Personas is an effort to simplify the process of extending and customizing the Firefox experience for both the developers / designers and the end-users. Another project which makes the development and installation of add-ons simple is the JetPack project. With the Personas and JetPack projects, a Firefox user can install extensions and themes without needing to restart the browser. Like Personas, JetPack is available for download as an add-on and will be integrated in Firefox in the future. 

A popular misconception is that these methods of extending Firefox will replace the current and much more powerful XUL-based plugin system. As the developers of Firefox have said, this is just not true. However the need for add-ons to use the rather more complicated XUL-based system should be considerably reduced as the functionality of JetPack nears that of the native system. Unless the plug-in adds significant functionality which is not exposed by JetPack, most add-ons will hopefully use that.

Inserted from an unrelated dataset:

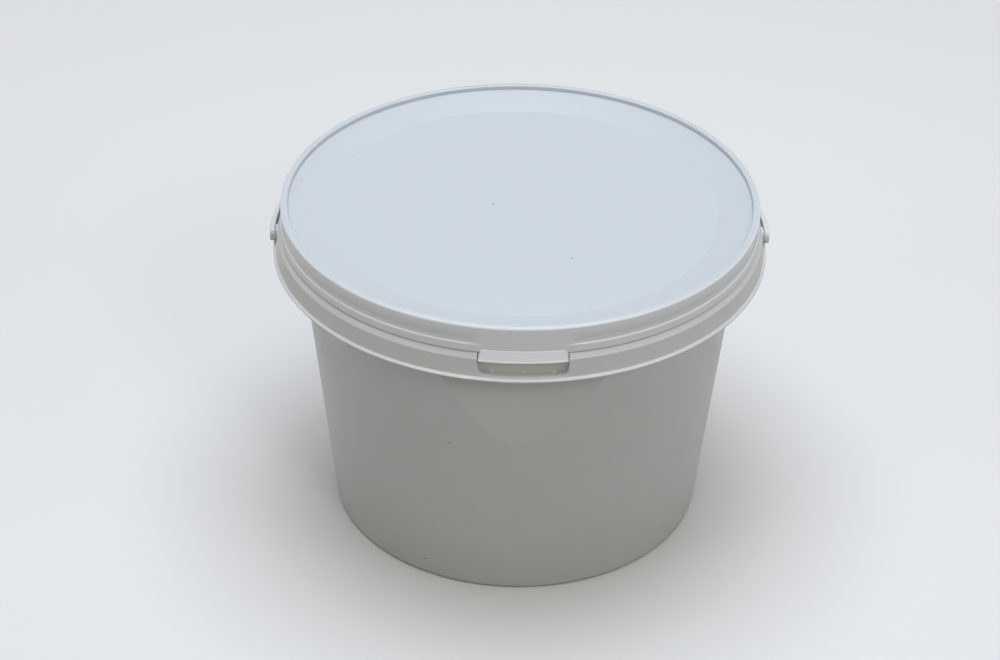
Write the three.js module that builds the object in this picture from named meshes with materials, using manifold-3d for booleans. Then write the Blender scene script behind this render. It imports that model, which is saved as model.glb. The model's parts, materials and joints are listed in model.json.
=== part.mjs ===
// A round white food bucket of about three litres with a press-on lid and a folding band handle.
// Millimetres, +Z up, the origin at the centre of the base, the opening tab at the front (-Y).
import * as THREE from 'three';
import { mergeVertices } from 'three/addons/utils/BufferGeometryUtils.js';
import Module from 'manifold-3d';

const wasm = await Module();
wasm.setup();

// How finely the round pieces are divided
const roundSegments = 72;
const pinSegments = 20;

// Clearance between pieces that touch or move past each other
const seatGap = 0.3;
const slideGap = 0.4;

// How far the cutting shapes reach past the pieces they cut
const overcut = 5;

// Bucket body. Heights and radii below follow from the rim.
const wallThickness = 1.3;
const floorThickness = 1.5;
const rimRadius = 95.1;
const rimHeight = 136.4;
const rimRound = 0.4;
const ledgeDrop = 8.4;
const ledgeHeight = rimHeight - ledgeDrop;
const shoulderDrop = 9.8;
const shoulderHeight = ledgeHeight - shoulderDrop;
const shoulderInset = 6.1;
const shoulderRadius = rimRadius - shoulderInset;
const shoulderRise = 3.8;
const shoulderInnerLift = 0.85;
const wallTaper = 12.3;
const baseRadius = shoulderRadius - wallTaper;
const baseRound = 1.6;
const footHeight = 1.2;
const footWidth = 4;
const innerCornerRound = 3;

// Collar round the bucket: a sloping ledge and a skirt with a small lip along its bottom edge
const skirtThickness = 1.25;
const skirtLength = 8.55;
const skirtReach = 3.9;
const skirtBottomRadius = rimRadius + skirtReach;
const lipReach = 1;
const lipHeight = 0.7;
const lipSlope = 0.6;
const ledgeEdgeDrop = 2.2;
const ledgeEdgeHeight = ledgeHeight - ledgeEdgeDrop;
const ledgeEdgeReach = 3;
const ledgeEdgeRadius = rimRadius + ledgeEdgeReach;
const skirtBottom = ledgeEdgeHeight - skirtLength;
const ledgeThickness = 1.7;
const ledgeTopReach = 1.3;
const ledgeTopRadius = rimRadius + ledgeTopReach;
const ledgeRound = 0.35;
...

*Performance improvements*

JavaScript performance in Firefox 3.6 has been improved, and operations such as Garbage collection have been optimized to make for a smoother experience. JavaSctipt animations in particular should now appear much smoother. 

In Firefox 3.5 we got the new TraceMonkey JIT (Just in Time) engine which improved the performance of the browser considerably. However, while TraceMonkey was enabled (by default) for webpage content, it was disabled for any scripts which run in the extensions. The functionality in Firefox extensions themselves is coded in JavaScript and XUL so while the performance benefits could have become applicable for the browser operations themselves this performance boost was absent from Fx 3.5. In Firefox 3.6 the browser will come with the new TraceMonkey engine enabled for chrome content as well and people with many add-ons installed should see a boost.

Many other improvements have been made in JavaScript performance in this version, and many operations have been become speeder up by many times. 

A new JavaScript feature has also been added which allows for running scripts asynchronously. While this won't affect existing pages, it can be utilized by web developers to significantly improve a page's responsiveness. A web application such as Google Wave could then perform complicated JavaScript operations in the background keeping the UI JavaScript responsive. 



*Security upgrades*

Firefox 3.6 has upgraded many aspects of plug-in and add-on security in this release. One of the most important updates being the way Firefox can be extended by external applications.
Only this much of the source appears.